The concept is the same as a fast food restaurant. McDonald’s, for example, uses a standard process. All hamburgers are made the same way at all locations. That means a customer always gets a hamburger that tastes the same. They always know what to expect. Similarly, when employees are delivered the same info in the same manner, there persists less confusion.
4. Create Efficiency
Integrating on-site and online learning creates efficiency. Traditionally, organizations begin onboarding procedures at a certain time. They might start each week. Some organizations launch onboarding monthly. This lets human resource and training staff work with groups of new hires in an organized fashion.
In-person, scheduled training can delay the learning of new hires, though. This means positions are open and departments are short-handed, reducing productivity.

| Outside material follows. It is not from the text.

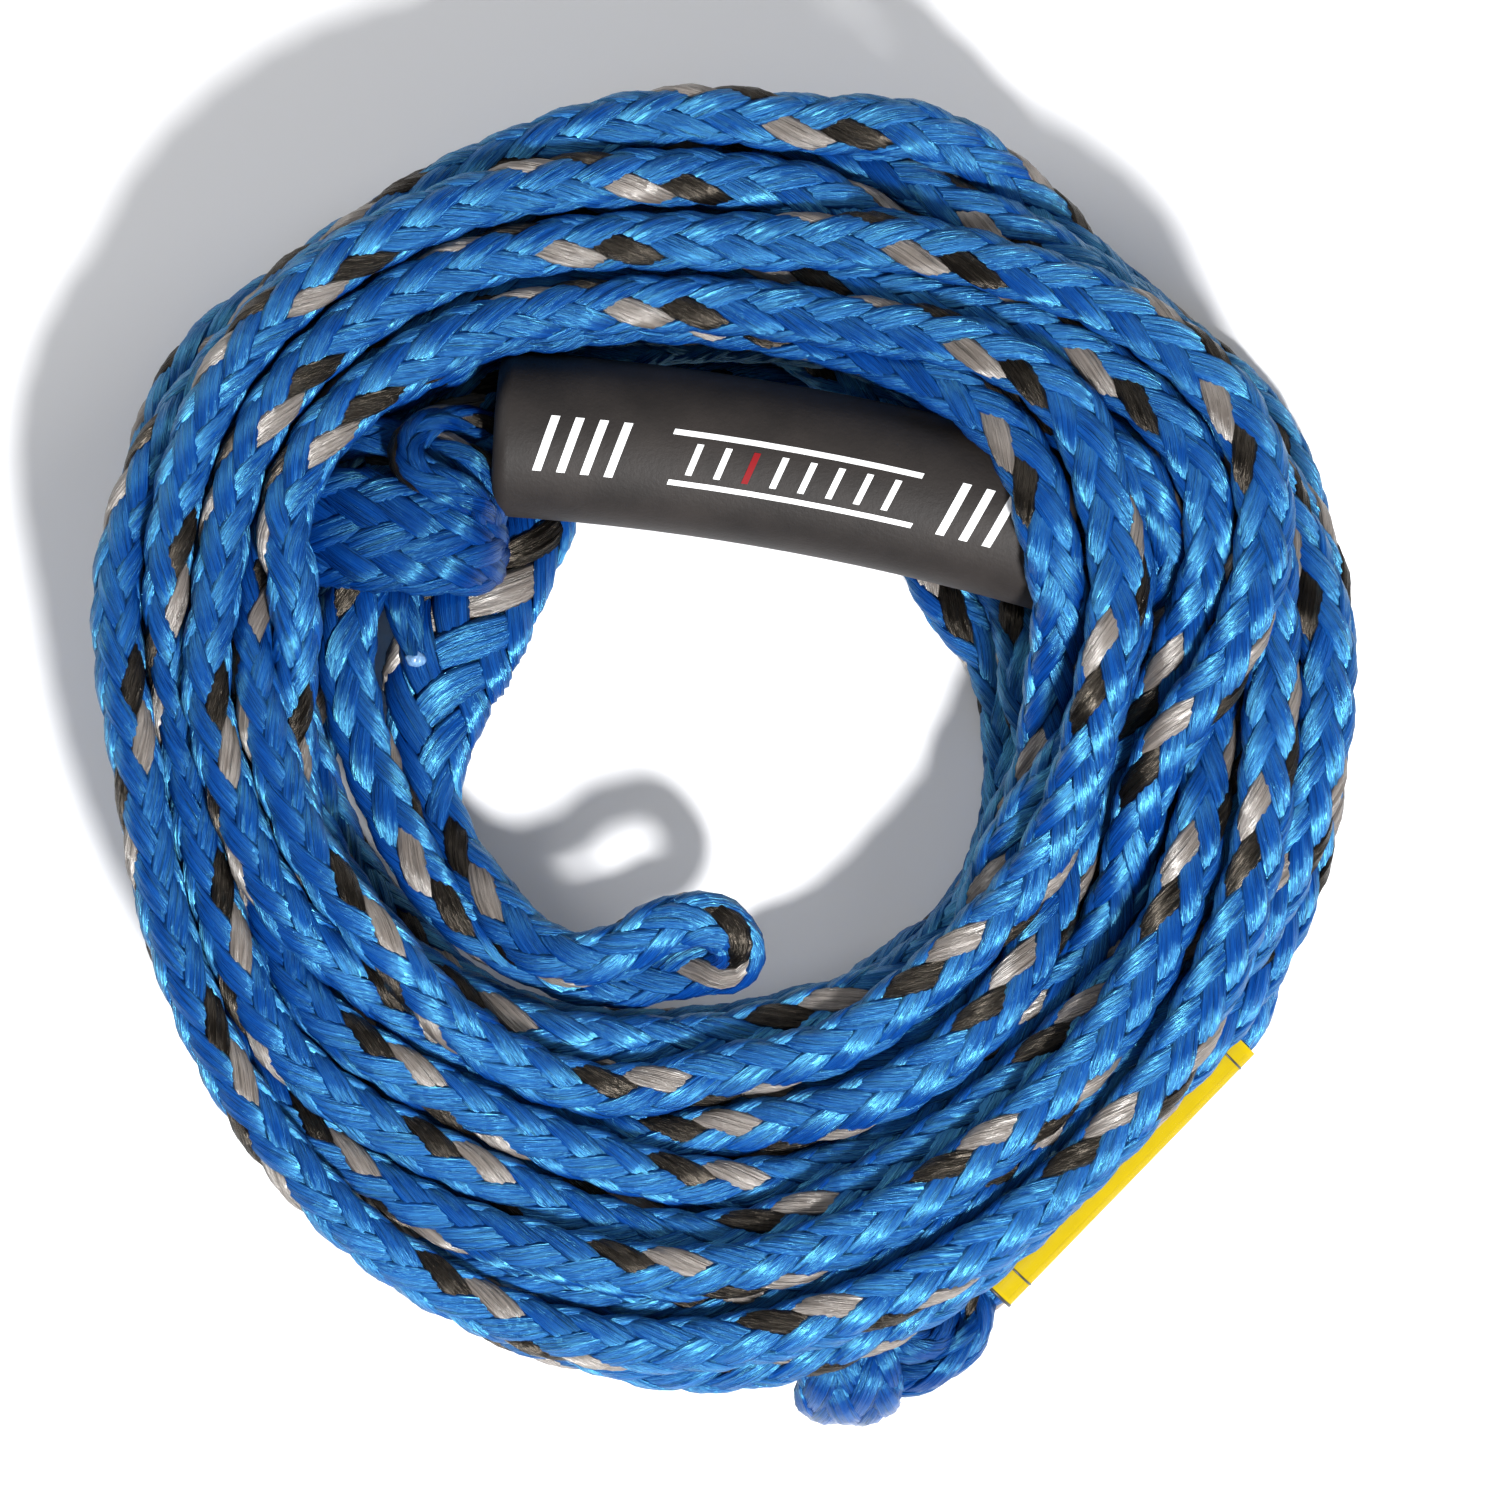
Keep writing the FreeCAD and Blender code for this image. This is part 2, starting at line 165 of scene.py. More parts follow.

Online options let enterprises begin training new hires immediately. As soon as a new hire is confirmed, they can receive access to online training materials. Even sending a welcome email with introductory pictures of other staff can help create engagement.
Online options can be used to:
- Inform new hires about the company.
- Provide detailed information about the position.
- Introduce a new person to the team.
Providing this information online makes it easier for staff to fit in quickly. Photos of fellow workers mean new employees feel like they already know people. They also know who to go to with questions. The new employee is more likely to ask questions and feel like part of the team sooner.
According to CareerBuilder, about 60 percent of employees understand skills are learned while doing the work. That doesn’t mean employers are off the hook for training. Around half of workers say training is a responsibility for both employees and employers.
As an employer, taking your responsibility seriously and using all possible resources to meet the needs of your employees strengthens your retention rate and bottom line.